▼
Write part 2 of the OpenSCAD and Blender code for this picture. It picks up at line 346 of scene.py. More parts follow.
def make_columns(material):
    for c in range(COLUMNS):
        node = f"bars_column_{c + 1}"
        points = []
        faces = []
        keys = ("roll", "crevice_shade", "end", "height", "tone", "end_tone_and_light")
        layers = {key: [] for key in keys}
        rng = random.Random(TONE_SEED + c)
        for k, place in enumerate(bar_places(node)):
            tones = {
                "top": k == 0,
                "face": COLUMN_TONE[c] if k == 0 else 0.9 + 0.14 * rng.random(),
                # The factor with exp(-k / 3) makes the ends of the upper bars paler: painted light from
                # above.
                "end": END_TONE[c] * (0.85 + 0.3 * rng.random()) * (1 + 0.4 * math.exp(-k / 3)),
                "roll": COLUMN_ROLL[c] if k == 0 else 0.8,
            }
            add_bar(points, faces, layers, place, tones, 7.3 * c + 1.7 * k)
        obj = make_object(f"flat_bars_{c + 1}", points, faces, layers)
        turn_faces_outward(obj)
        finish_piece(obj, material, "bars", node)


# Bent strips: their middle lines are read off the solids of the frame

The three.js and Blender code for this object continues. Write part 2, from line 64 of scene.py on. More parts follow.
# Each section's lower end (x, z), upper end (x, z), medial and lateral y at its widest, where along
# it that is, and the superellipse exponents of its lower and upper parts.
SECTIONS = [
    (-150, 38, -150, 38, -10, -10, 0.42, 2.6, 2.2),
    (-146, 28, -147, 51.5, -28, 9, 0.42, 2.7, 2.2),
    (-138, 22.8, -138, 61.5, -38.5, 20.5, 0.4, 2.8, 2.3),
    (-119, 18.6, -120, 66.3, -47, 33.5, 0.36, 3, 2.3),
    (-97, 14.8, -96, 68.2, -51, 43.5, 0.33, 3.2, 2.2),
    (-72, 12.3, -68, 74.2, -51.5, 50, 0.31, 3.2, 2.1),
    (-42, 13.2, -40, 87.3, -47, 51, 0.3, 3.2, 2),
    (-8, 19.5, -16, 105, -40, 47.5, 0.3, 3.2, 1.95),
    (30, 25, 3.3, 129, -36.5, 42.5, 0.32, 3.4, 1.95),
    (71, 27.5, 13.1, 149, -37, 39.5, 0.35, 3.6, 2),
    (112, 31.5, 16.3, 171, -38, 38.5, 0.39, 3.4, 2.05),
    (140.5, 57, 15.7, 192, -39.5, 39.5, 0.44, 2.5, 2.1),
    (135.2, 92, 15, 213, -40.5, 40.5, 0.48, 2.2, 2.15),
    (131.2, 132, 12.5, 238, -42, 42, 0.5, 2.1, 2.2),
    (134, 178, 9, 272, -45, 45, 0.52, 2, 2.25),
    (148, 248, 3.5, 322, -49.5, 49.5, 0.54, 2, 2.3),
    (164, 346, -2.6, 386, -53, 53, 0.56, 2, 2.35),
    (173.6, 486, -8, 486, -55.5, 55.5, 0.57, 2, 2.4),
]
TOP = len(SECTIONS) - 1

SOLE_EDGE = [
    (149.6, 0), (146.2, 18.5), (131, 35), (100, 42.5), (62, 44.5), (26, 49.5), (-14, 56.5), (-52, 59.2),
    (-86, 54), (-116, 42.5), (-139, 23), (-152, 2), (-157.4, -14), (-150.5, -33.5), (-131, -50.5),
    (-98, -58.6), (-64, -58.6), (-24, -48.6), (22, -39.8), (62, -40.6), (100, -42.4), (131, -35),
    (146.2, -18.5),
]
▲
**REQUIREMENT**
Begin with the first line of the data above and, please, print each line exactly until you have printed the line containing "# Bent strips: their"; print nothing else.

**COMPLETED TASK**
Write part 2 of the OpenSCAD and Blender code for this picture. It picks up at line 346 of scene.py. More parts follow.
def make_columns(material):
    for c in range(COLUMNS):
        node = f"bars_column_{c + 1}"
        points = []
        faces = []
        keys = ("roll", "crevice_shade", "end", "height", "tone", "end_tone_and_light")
        layers = {key: [] for key in keys}
        rng = random.Random(TONE_SEED + c)
        for k, place in enumerate(bar_places(node)):
            tones = {
                "top": k == 0,
                "face": COLUMN_TONE[c] if k == 0 else 0.9 + 0.14 * rng.random(),
                # The factor with exp(-k / 3) makes the ends of the upper bars paler: painted light from
                # above.
                "end": END_TONE[c] * (0.85 + 0.3 * rng.random()) * (1 + 0.4 * math.exp(-k / 3)),
                "roll": COLUMN_ROLL[c] if k == 0 else 0.8,
            }
            add_bar(points, faces, layers, place, tones, 7.3 * c + 1.7 * k)
        obj = make_object(f"flat_bars_{c + 1}", points, faces, layers)
        turn_faces_outward(obj)
        finish_piece(obj, material, "bars", node)


# Bent strips: their middle lines are read off the solids of the frame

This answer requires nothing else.